### Job
Repeat the whole listing exactly.

### The data
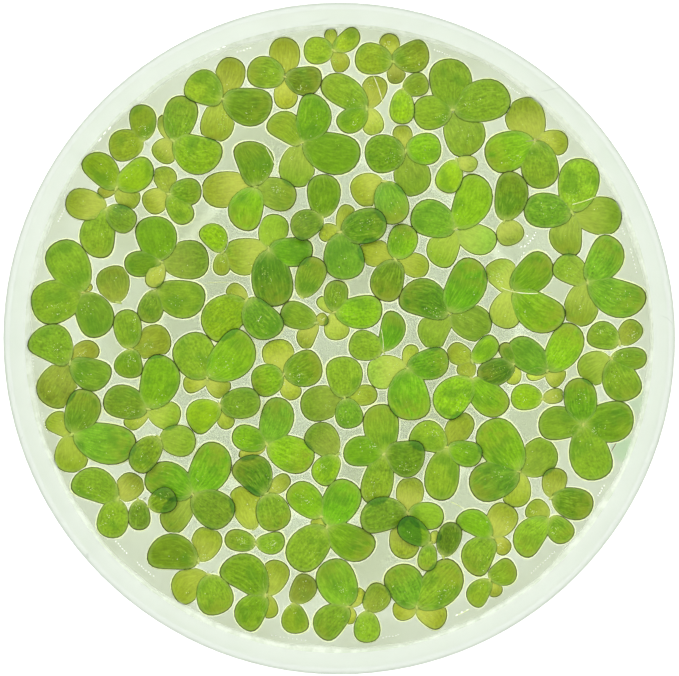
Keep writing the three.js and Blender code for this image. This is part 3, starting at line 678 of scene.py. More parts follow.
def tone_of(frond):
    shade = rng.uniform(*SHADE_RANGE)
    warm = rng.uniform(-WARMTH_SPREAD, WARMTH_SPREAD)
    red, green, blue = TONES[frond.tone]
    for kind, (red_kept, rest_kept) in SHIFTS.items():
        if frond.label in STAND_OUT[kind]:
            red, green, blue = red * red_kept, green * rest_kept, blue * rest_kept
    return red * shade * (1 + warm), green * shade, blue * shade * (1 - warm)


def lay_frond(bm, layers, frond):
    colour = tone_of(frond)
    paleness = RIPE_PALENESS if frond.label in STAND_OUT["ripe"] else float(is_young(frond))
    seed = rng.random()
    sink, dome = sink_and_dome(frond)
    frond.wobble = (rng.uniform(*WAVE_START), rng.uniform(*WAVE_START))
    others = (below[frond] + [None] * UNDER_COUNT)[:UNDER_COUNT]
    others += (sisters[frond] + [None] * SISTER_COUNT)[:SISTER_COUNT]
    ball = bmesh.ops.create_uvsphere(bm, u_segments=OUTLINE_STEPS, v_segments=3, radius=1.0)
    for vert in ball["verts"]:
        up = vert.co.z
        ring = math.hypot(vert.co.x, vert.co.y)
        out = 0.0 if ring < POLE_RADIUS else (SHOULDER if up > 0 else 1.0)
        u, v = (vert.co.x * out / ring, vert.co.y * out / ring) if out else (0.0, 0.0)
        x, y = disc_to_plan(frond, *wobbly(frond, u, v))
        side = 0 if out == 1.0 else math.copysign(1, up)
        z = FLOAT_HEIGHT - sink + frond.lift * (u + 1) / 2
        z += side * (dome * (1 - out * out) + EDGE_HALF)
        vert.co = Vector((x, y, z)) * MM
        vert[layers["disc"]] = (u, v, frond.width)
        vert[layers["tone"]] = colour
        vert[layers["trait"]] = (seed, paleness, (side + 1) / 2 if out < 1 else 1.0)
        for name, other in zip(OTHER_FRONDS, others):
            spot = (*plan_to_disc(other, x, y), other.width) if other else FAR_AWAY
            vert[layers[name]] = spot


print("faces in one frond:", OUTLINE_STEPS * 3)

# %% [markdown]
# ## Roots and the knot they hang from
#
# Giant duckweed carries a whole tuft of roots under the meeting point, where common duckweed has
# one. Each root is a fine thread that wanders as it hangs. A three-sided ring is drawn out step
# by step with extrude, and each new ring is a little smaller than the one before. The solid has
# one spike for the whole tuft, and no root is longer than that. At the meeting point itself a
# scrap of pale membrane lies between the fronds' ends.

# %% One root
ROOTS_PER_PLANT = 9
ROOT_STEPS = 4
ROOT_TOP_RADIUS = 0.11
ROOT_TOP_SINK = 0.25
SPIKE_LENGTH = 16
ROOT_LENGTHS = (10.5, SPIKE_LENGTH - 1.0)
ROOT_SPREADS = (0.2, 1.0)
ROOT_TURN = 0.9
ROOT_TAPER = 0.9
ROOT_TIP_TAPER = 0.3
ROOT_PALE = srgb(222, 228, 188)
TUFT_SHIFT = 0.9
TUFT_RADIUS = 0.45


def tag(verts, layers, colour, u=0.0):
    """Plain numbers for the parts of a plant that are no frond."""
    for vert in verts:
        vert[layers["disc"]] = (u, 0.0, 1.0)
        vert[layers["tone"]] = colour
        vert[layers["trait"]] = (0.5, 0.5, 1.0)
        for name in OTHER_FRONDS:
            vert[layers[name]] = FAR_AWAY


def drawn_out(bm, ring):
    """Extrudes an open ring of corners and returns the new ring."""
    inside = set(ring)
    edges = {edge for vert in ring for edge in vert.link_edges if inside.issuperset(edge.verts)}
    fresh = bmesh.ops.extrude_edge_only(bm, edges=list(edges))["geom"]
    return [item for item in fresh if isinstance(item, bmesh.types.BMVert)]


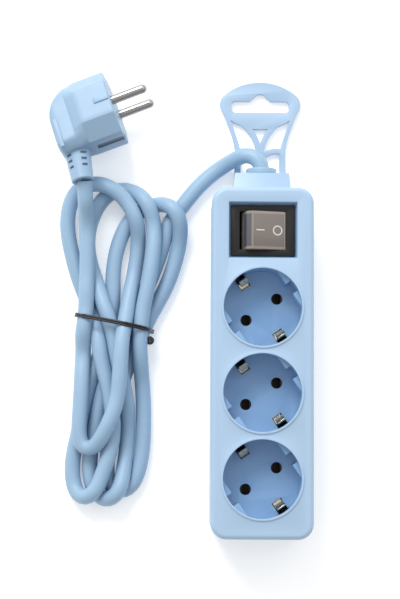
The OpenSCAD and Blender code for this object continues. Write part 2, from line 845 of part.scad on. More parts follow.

### Final result
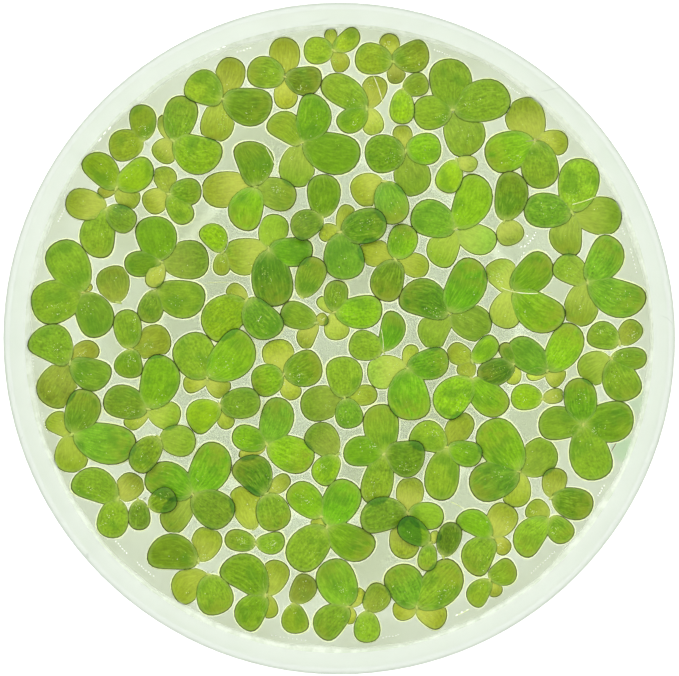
Keep writing the three.js and Blender code for this image. This is part 3, starting at line 678 of scene.py. More parts follow.
def tone_of(frond):
    shade = rng.uniform(*SHADE_RANGE)
    warm = rng.uniform(-WARMTH_SPREAD, WARMTH_SPREAD)
    red, green, blue = TONES[frond.tone]
    for kind, (red_kept, rest_kept) in SHIFTS.items():
        if frond.label in STAND_OUT[kind]:
            red, green, blue = red * red_kept, green * rest_kept, blue * rest_kept
    return red * shade * (1 + warm), green * shade, blue * shade * (1 - warm)


def lay_frond(bm, layers, frond):
    colour = tone_of(frond)
    paleness = RIPE_PALENESS if frond.label in STAND_OUT["ripe"] else float(is_young(frond))
    seed = rng.random()
    sink, dome = sink_and_dome(frond)
    frond.wobble = (rng.uniform(*WAVE_START), rng.uniform(*WAVE_START))
    others = (below[frond] + [None] * UNDER_COUNT)[:UNDER_COUNT]
    others += (sisters[frond] + [None] * SISTER_COUNT)[:SISTER_COUNT]
    ball = bmesh.ops.create_uvsphere(bm, u_segments=OUTLINE_STEPS, v_segments=3, radius=1.0)
    for vert in ball["verts"]:
        up = vert.co.z
        ring = math.hypot(vert.co.x, vert.co.y)
        out = 0.0 if ring < POLE_RADIUS else (SHOULDER if up > 0 else 1.0)
        u, v = (vert.co.x * out / ring, vert.co.y * out / ring) if out else (0.0, 0.0)
        x, y = disc_to_plan(frond, *wobbly(frond, u, v))
        side = 0 if out == 1.0 else math.copysign(1, up)
        z = FLOAT_HEIGHT - sink + frond.lift * (u + 1) / 2
        z += side * (dome * (1 - out * out) + EDGE_HALF)
        vert.co = Vector((x, y, z)) * MM
        vert[layers["disc"]] = (u, v, frond.width)
        vert[layers["tone"]] = colour
        vert[layers["trait"]] = (seed, paleness, (side + 1) / 2 if out < 1 else 1.0)
        for name, other in zip(OTHER_FRONDS, others):
            spot = (*plan_to_disc(other, x, y), other.width) if other else FAR_AWAY
            vert[layers[name]] = spot


print("faces in one frond:", OUTLINE_STEPS * 3)

# %% [markdown]
# ## Roots and the knot they hang from
#
# Giant duckweed carries a whole tuft of roots under the meeting point, where common duckweed has
# one. Each root is a fine thread that wanders as it hangs. A three-sided ring is drawn out step
# by step with extrude, and each new ring is a little smaller than the one before. The solid has
# one spike for the whole tuft, and no root is longer than that. At the meeting point itself a
# scrap of pale membrane lies between the fronds' ends.

# %% One root
ROOTS_PER_PLANT = 9
ROOT_STEPS = 4
ROOT_TOP_RADIUS = 0.11
ROOT_TOP_SINK = 0.25
SPIKE_LENGTH = 16
ROOT_LENGTHS = (10.5, SPIKE_LENGTH - 1.0)
ROOT_SPREADS = (0.2, 1.0)
ROOT_TURN = 0.9
ROOT_TAPER = 0.9
ROOT_TIP_TAPER = 0.3
ROOT_PALE = srgb(222, 228, 188)
TUFT_SHIFT = 0.9
TUFT_RADIUS = 0.45


def tag(verts, layers, colour, u=0.0):
    """Plain numbers for the parts of a plant that are no frond."""
    for vert in verts:
        vert[layers["disc"]] = (u, 0.0, 1.0)
        vert[layers["tone"]] = colour
        vert[layers["trait"]] = (0.5, 0.5, 1.0)
        for name in OTHER_FRONDS:
            vert[layers[name]] = FAR_AWAY


def drawn_out(bm, ring):
    """Extrudes an open ring of corners and returns the new ring."""
    inside = set(ring)
    edges = {edge for vert in ring for edge in vert.link_edges if inside.issuperset(edge.verts)}
    fresh = bmesh.ops.extrude_edge_only(bm, edges=list(edges))["geom"]
    return [item for item in fresh if isinstance(item, bmesh.types.BMVert)]


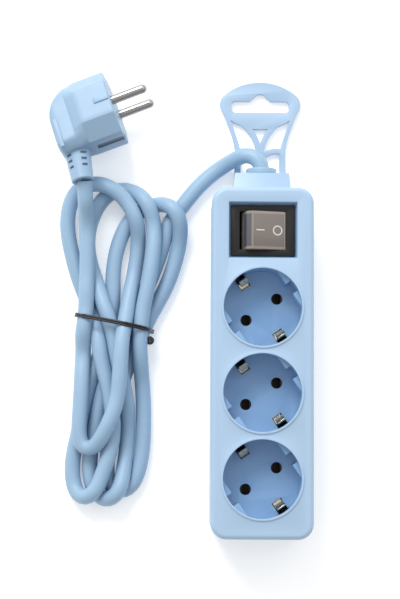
The OpenSCAD and Blender code for this object continues. Write part 2, from line 845 of part.scad on. More parts follow.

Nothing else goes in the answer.